Of course, modules still bring profit, that's why they are made - but they aren't just that profitable to mandate doing so much work for them, I guess.
Furthermore, I consider that  This is Why We Don\'t Like You thread should be closed

jgants

Quote from: Rincewind1;503970I think there may be one more issue to the modules here - except the obvious "Why won't they release the classics as PDFs", but that's really just indeed, corporate logic.


Internet.

Or namely - these days, if you need an adventure on the fly, you type "D&D x edition adventures", and bam - thousands of freebies. In the days of yore, you had to either buy a complete one, or you had to get them from Dragon or Dungeons magazine - both of which were none the less, and still are, a part of D&D revenue stream.

Of course, modules still bring profit, that's why they are made - but they aren't just that profitable to mandate doing so much work for them, I guess.

One thing I never understood about 4e's modules.  The delve-only mindset aside, why did they not package them all as a set with map tiles and minis that would allow you to run the whole thing?  Cards with the stats for new magic items found in the adventure?  Etc.

Right off the bat they fumbled with KotSF.  Sure, the module plot and RP opportunities sucked, but it was lame even for what it was: no counters to use on the maps they gave you and they leave you to figure out how to put together a map for most of the dungeon crawl parts yourself.

Even if you liked the rules and style of 4e (I did) the modules still sucked.  I'll never understand how you could have minis games and card games and board games, build a RPG that is made to use those kind of components, then utterly fail to leverage those other games and their components for the RPG.
Now Prepping: One-shot adventures for Coriolis, RuneQuest (classic), Numenera, 7th Sea 2nd edition, and Adventures in Middle-Earth.

Recently Ended: Palladium Fantasy - Warlords of the Wastelands: A fantasy campaign beginning in the Baalgor Wastelands, where characters emerge from the oppressive kingdom of the giants.
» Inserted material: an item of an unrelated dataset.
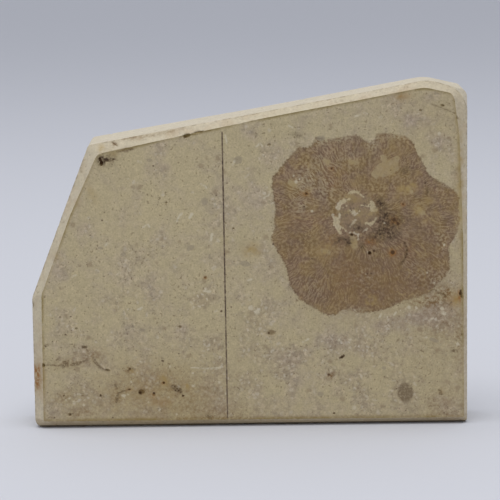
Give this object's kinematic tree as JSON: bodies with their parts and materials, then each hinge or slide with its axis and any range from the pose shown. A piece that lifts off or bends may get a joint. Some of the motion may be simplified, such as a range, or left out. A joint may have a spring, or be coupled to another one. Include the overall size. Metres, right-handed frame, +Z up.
{
  "type": "fossil sponge slab",
  "caption": "Sawn limestone slab with one polished face that shows a fossil sponge cut across, standing on its sawn bottom edge.",
  "frame": {"origin": "middle of the foot, on the surface the slab stands on", "axes": "+Z up, +X to the right along the slab as the polished face is looked at, -Y out of the polished face"},
  "size_m": [0.15, 0.024, 0.1188],
  "materials": {
    "sponge_limestone": "fine grey-buff limestone, satin polish on the front face, sawn and matt on the edges and back"
  },
  "bodies": {
    "root": {"fossil_sponge_slab": "sponge_limestone"}
  },
  "joints": []
}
Read about it here.

Windjammer

Quote from: jgants;504137One thing I never understood about 4e's modules.  The delve-only mindset aside, why did they not package them all as a set with map tiles and minis that would allow you to run the whole thing?  Cards with the stats for new magic items found in the adventure?  Etc.

Gardmore Abbey has all that, except (of course) tokens for minis, to keep the price tag manageable. But yes, it's the first ever regular product to feature item cards for the major artefacts. And it features extra dice to help you run the mod with (otherwise) simply a copy of the Dungeon Tiles master set.

Like you, I'm amazed that they didn't hit on these ideas in 2008 (apart from tokens for minis, that came about later as a necessity, not by way of preference).